### GIVEN MATERIAL

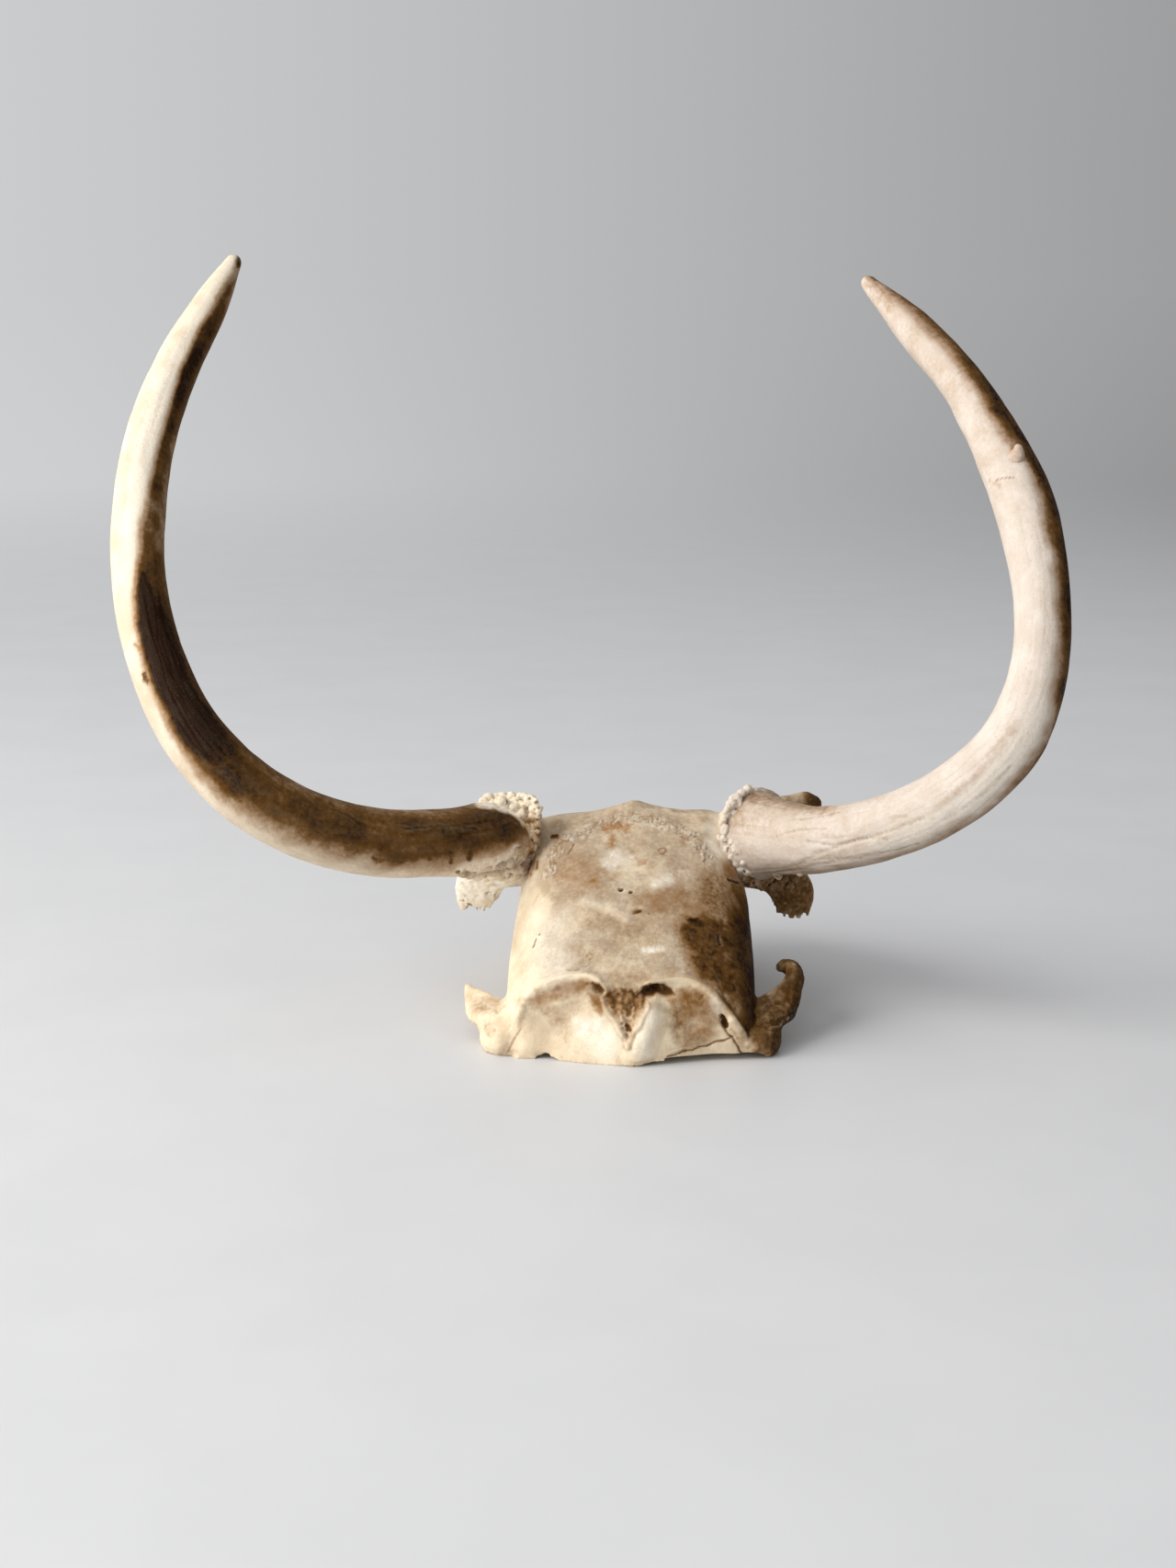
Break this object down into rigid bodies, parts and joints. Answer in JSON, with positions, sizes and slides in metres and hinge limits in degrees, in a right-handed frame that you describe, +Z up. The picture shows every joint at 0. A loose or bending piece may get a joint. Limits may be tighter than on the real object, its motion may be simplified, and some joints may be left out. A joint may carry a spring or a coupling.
{
  "type": "deer skull",
  "caption": "Sawn skull cap of a young buck deer with its antlers: arched braincase, occipital plate, broken orbit processes and curved single-beam antlers on knobbed burrs.",
  "frame": {"origin": "on the sawn underside, on the midline, just inside the rear face of the occipital plate", "axes": "+Z up, the deer faces +Y, so the back of the skull faces -Y and the deer's left side is -X"},
  "size_m": [0.3146, 0.1433, 0.2564],
  "materials": {
    "bone_cap": "dry matte bone, cream with tan and amber stains",
    "bone_roof": "dry matte bone, weathered grey tan with chalky patches",
    "bone_occiput": "dry matte bone, cream with brown blotches under the crest",
    "antler_left": "worn antler, cream outside and dark brown on its inner side",
    "antler_right": "worn antler, pale pinkish cream with fine lengthwise grooves",
    "burr_bone": "matte knobbly antler base, cream with dark pits"
  },
  "bodies": {
    "root": {"occipital": "bone_occiput", "parietal_left": "bone_roof", "parietal_right": "bone_roof", "temporal_left": "bone_cap", "temporal_right": "bone_cap", "frontal_left": "bone_cap", "frontal_right": "bone_cap", "orbit_wall_left": "bone_cap", "orbit_wall_right": "bone_cap", "burr_left": "burr_bone", "burr_right": "burr_bone", "beam_left": "antler_left", "beam_right": "antler_right", "brow_tine_left": "burr_bone", "brow_tine_right": "burr_bone", "tine_stub_right": "antler_right"}
  },
  "joints": []
}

### SHORT EXERCISE
Return each line with "frame".

### THE SOLUTION
Break this object down into rigid bodies, parts and joints. Answer in JSON, with positions, sizes and slides in metres and hinge limits in degrees, in a right-handed frame that you describe, +Z up. The picture shows every joint at 0. A loose or bending piece may get a joint. Limits may be tighter than on the real object, its motion may be simplified, and some joints may be left out. A joint may carry a spring or a coupling.
  "frame": {"origin": "on the sawn underside, on the midline, just inside the rear face of the occipital plate", "axes": "+Z up, the deer faces +Y, so the back of the skull faces -Y and the deer's left side is -X"},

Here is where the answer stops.